Without a doubt, ‘The Disappearance of Ember Crow’ is a fantastic instalment in what is fast becoming my favourite new Aussie YA series. Here is a book that is twisting and compelling, beautifully plotted for maximum sucker-punching, and in which all the characters we met and fell for in ‘Ashala Wolf’ are being teased out with the promise of further, tricky exploration. I can’t wait for third and fourth books, ‘The Foretelling of Georgia Spider’ and ‘The Execution of Neville Rose’.
And I love this series for the layers and otherworldly appeal Ambelin Kwaymullina crafts. At the back of the book Ambelin goes into an exploration on where she gets her ideas from – as an Aboriginal writer who is greatly influenced by the stories of her ancestors, and her great-grandmother who wisely described Australia as “a place where everything lives and nothing dies.”
The Serpent. My Serpent. The giant snake who lived in the lake and was my many-times grandfather. In the old world, the one that had been destroyed by the Reckoning, the Serpent had created my people, my “race”. It was hard to believe that humans used to care about things like different-shaped eyes, or different coloured skin. Now all that mattered was the line between Citizen, Exempt and Illegal.

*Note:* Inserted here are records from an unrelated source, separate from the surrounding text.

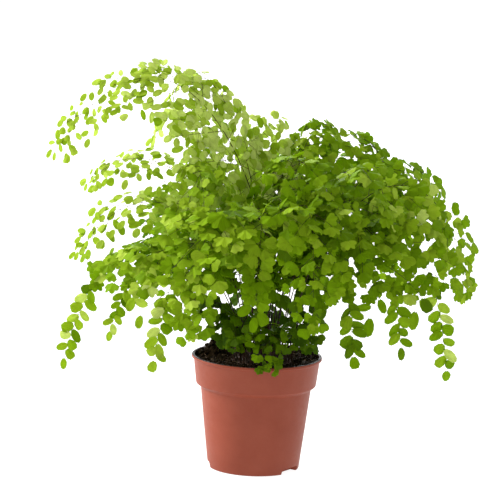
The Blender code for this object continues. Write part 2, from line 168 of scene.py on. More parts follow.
def turned_solid(name, profile, sides):
    """A closed solid drawn up ring by ring through (radius, height) points, from its lowest face."""
    bpy.ops.object.select_all(action="DESELECT")
    radius, height = profile[0]
    bpy.ops.mesh.primitive_circle_add(
        vertices=sides, radius=radius, fill_type="NGON", location=(0, 0, height)
    )
    made = bpy.context.object
    made.name = name
    bpy.ops.object.mode_set(mode="EDIT")
    bpy.ops.mesh.select_all(action="SELECT")
    for next_radius, next_height in profile[1:]:
        bpy.ops.mesh.extrude_region_move(
            TRANSFORM_OT_translate={"value": (0, 0, next_height - height)}
        )
        share = next_radius / radius
        bpy.ops.transform.resize(value=(share, share, 1), center_override=(0, 0, next_height))
        radius, height = next_radius, next_height
    bpy.ops.mesh.select_all(action="SELECT")
    bpy.ops.mesh.normals_make_consistent(inside=False)
    bpy.ops.object.mode_set(mode="OBJECT")
    bpy.ops.object.transform_apply(location=True, rotation=True, scale=True)
    return made


def cut(made, cutter, operation="DIFFERENCE"):
    """Cuts one solid with another, which is then thrown away."""
    bpy.ops.object.select_all(action="DESELECT")
    bpy.context.view_layer.objects.active = made
    made.select_set(True)
    tool = made.modifiers.new("cut", "BOOLEAN")
    tool.operation = operation
    tool.solver = "EXACT"
    tool.object = cutter
    bpy.ops.object.modifier_apply(modifier=tool.name)
    bpy.data.objects.remove(cutter)


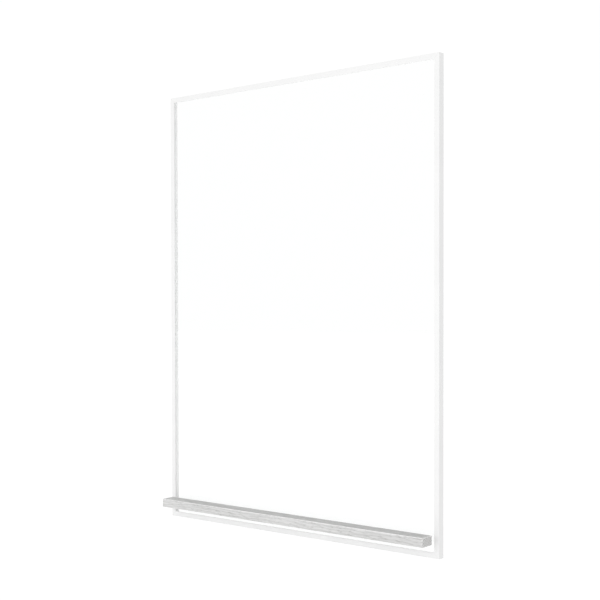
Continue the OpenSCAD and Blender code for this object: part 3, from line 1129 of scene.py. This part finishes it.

There’s real beauty in this series that is at once a fantastically fun Aussie Dystopian, but on the other hand draws on some of Australia’s darkest histories and the ancient storytelling of its indigenous people. Much like The Balance itself, Kwaymullina’s YA series is a great journey of interconnectedness and multi-layered symbolism and storytelling that I can’t recommend enough. Brilliant.